+++ Data to use

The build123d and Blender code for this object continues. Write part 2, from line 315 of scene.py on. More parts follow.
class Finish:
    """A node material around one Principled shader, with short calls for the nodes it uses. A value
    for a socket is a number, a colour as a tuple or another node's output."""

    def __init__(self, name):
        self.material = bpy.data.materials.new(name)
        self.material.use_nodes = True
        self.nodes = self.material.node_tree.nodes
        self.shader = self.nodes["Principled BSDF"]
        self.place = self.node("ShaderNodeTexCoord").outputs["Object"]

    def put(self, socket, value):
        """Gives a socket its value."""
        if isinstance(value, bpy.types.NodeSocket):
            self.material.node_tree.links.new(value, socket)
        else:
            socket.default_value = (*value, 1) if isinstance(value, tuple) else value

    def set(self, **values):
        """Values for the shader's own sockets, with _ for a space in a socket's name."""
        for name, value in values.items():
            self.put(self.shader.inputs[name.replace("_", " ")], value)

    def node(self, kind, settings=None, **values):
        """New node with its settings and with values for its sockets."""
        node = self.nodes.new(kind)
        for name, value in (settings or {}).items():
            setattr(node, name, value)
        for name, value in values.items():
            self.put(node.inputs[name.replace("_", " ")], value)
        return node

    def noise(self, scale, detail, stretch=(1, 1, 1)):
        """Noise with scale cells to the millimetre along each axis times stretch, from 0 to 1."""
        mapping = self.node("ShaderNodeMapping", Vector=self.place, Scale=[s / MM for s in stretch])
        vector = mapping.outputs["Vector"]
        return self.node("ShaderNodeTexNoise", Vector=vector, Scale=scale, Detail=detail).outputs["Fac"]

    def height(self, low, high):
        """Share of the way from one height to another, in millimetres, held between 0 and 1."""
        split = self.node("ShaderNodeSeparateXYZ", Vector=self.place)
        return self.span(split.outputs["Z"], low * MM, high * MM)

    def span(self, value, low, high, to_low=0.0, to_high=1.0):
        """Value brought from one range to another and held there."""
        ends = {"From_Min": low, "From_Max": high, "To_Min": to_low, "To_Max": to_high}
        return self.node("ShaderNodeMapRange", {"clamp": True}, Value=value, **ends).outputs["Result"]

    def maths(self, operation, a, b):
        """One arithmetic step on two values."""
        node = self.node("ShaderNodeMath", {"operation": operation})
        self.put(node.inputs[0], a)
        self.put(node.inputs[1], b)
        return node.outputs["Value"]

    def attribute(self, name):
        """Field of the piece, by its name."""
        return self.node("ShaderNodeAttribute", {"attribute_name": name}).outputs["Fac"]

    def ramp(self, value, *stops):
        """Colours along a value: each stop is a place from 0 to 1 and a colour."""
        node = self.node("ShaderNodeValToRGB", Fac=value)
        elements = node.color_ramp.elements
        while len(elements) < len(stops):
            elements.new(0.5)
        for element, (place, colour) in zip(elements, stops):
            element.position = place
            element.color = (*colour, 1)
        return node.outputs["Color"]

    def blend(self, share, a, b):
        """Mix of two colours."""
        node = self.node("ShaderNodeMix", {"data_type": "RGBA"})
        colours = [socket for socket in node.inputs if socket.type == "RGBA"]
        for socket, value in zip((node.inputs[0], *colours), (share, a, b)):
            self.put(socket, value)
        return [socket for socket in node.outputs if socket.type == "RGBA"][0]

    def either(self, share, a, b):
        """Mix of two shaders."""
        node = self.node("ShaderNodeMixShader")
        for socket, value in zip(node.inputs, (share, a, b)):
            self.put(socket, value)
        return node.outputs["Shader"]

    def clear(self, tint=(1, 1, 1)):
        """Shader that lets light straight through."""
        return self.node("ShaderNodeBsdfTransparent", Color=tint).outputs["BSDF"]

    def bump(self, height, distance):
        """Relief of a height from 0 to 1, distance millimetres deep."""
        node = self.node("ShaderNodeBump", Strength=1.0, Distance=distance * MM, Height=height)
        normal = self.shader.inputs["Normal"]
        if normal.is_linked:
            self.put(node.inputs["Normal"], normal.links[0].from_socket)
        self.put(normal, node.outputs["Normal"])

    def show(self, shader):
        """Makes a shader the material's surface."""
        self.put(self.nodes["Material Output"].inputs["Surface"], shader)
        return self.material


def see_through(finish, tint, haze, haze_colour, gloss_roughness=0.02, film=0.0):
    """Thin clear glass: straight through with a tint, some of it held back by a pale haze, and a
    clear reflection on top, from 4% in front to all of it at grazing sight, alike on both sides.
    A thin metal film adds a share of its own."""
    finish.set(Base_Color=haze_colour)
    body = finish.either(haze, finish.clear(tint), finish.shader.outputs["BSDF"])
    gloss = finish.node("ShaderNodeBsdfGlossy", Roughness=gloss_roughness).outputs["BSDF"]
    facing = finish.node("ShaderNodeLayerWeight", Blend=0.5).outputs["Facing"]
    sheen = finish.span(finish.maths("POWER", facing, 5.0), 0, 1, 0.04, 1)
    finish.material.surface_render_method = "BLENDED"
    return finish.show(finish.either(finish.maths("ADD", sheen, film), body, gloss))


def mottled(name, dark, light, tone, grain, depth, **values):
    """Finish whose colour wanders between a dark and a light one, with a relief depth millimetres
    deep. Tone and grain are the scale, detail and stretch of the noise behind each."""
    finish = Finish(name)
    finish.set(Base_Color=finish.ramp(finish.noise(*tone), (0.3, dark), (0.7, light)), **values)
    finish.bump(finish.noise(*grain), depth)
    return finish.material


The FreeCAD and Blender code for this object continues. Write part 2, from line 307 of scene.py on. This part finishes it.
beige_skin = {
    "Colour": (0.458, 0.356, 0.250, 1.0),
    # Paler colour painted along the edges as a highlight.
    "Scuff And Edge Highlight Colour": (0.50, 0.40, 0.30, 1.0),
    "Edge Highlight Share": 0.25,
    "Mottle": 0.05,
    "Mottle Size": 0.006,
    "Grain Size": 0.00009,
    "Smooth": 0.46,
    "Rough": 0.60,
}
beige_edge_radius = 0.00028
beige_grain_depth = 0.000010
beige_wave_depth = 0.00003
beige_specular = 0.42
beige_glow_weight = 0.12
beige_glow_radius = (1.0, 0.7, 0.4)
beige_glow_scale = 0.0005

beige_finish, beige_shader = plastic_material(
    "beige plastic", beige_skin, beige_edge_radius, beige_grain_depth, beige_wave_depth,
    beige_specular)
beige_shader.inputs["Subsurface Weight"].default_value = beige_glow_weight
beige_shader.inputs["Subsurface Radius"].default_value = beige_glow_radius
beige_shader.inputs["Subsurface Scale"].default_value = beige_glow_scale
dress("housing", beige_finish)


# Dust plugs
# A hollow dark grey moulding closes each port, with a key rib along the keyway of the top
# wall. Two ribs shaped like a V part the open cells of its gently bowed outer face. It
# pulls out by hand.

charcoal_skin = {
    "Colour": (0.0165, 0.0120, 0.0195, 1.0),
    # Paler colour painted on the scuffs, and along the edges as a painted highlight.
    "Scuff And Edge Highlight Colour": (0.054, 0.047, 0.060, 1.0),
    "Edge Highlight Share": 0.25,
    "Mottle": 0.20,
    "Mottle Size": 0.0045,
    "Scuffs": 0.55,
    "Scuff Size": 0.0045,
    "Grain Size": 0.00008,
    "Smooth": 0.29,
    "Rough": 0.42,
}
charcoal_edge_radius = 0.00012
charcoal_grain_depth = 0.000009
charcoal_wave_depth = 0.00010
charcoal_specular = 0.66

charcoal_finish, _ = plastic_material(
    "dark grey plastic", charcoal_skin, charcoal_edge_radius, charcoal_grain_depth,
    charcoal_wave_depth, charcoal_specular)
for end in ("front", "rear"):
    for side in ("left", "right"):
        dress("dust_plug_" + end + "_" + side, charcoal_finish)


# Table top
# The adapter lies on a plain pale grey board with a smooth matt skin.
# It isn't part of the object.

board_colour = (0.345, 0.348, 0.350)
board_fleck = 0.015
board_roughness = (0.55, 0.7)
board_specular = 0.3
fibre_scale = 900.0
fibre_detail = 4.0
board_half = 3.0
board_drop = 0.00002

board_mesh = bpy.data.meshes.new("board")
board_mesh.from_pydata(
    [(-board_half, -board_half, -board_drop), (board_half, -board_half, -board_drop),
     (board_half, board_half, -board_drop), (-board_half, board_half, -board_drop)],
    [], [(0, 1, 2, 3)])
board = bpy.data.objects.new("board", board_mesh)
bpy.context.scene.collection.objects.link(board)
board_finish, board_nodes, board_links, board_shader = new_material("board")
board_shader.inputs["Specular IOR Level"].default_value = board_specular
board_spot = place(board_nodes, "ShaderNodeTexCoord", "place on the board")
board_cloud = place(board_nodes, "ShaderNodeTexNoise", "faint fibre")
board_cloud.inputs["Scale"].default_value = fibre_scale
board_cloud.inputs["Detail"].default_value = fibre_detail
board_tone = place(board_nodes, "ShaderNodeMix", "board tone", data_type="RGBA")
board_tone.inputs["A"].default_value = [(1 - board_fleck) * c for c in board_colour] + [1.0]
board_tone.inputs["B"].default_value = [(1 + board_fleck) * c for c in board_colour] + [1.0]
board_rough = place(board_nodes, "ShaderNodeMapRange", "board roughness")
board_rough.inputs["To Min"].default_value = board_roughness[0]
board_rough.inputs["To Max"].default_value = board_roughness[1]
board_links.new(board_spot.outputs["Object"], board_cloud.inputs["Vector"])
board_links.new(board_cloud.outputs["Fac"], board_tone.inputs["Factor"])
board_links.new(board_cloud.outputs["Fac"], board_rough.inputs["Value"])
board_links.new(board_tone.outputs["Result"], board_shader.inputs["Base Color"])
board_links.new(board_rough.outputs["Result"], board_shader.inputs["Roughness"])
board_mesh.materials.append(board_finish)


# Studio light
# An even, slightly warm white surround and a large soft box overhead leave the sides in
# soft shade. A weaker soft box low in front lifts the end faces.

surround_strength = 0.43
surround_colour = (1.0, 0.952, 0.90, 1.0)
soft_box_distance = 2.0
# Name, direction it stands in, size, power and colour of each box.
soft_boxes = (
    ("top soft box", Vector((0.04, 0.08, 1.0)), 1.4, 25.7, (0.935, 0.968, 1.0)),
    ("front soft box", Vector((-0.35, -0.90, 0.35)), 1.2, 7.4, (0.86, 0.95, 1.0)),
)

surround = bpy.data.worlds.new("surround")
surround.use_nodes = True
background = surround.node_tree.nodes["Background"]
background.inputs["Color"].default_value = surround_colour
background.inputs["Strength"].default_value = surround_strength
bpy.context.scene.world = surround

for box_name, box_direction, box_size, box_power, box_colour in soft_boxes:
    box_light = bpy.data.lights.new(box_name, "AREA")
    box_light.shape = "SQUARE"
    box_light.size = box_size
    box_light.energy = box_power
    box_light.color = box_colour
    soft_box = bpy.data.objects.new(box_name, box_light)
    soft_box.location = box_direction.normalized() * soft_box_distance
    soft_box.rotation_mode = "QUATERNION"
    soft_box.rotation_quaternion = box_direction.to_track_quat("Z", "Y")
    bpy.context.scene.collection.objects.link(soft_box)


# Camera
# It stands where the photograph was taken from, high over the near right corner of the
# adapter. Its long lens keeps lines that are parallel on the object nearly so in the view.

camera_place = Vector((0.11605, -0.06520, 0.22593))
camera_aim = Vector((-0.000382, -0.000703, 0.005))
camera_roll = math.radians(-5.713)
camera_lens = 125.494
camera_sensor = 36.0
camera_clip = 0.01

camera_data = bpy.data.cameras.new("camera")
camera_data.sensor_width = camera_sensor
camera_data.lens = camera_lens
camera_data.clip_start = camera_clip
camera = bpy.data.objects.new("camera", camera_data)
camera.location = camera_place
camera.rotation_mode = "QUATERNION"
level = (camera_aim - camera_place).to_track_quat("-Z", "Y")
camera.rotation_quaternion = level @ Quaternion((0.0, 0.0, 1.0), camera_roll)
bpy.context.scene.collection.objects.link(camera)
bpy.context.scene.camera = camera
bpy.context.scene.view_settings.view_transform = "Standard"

++++++

# Set problem:
Nothing but the lines from the line that contains "The FreeCAD and" through the line that contains "# It isn't part of the object." should be given again, each exactly as it stands, both ends included.

# Problem solution:
The FreeCAD and Blender code for this object continues. Write part 2, from line 307 of scene.py on. This part finishes it.
beige_skin = {
    "Colour": (0.458, 0.356, 0.250, 1.0),
    # Paler colour painted along the edges as a highlight.
    "Scuff And Edge Highlight Colour": (0.50, 0.40, 0.30, 1.0),
    "Edge Highlight Share": 0.25,
    "Mottle": 0.05,
    "Mottle Size": 0.006,
    "Grain Size": 0.00009,
    "Smooth": 0.46,
    "Rough": 0.60,
}
beige_edge_radius = 0.00028
beige_grain_depth = 0.000010
beige_wave_depth = 0.00003
beige_specular = 0.42
beige_glow_weight = 0.12
beige_glow_radius = (1.0, 0.7, 0.4)
beige_glow_scale = 0.0005

beige_finish, beige_shader = plastic_material(
    "beige plastic", beige_skin, beige_edge_radius, beige_grain_depth, beige_wave_depth,
    beige_specular)
beige_shader.inputs["Subsurface Weight"].default_value = beige_glow_weight
beige_shader.inputs["Subsurface Radius"].default_value = beige_glow_radius
beige_shader.inputs["Subsurface Scale"].default_value = beige_glow_scale
dress("housing", beige_finish)


# Dust plugs
# A hollow dark grey moulding closes each port, with a key rib along the keyway of the top
# wall. Two ribs shaped like a V part the open cells of its gently bowed outer face. It
# pulls out by hand.

charcoal_skin = {
    "Colour": (0.0165, 0.0120, 0.0195, 1.0),
    # Paler colour painted on the scuffs, and along the edges as a painted highlight.
    "Scuff And Edge Highlight Colour": (0.054, 0.047, 0.060, 1.0),
    "Edge Highlight Share": 0.25,
    "Mottle": 0.20,
    "Mottle Size": 0.0045,
    "Scuffs": 0.55,
    "Scuff Size": 0.0045,
    "Grain Size": 0.00008,
    "Smooth": 0.29,
    "Rough": 0.42,
}
charcoal_edge_radius = 0.00012
charcoal_grain_depth = 0.000009
charcoal_wave_depth = 0.00010
charcoal_specular = 0.66

charcoal_finish, _ = plastic_material(
    "dark grey plastic", charcoal_skin, charcoal_edge_radius, charcoal_grain_depth,
    charcoal_wave_depth, charcoal_specular)
for end in ("front", "rear"):
    for side in ("left", "right"):
        dress("dust_plug_" + end + "_" + side, charcoal_finish)


# Table top
# The adapter lies on a plain pale grey board with a smooth matt skin.
# It isn't part of the object.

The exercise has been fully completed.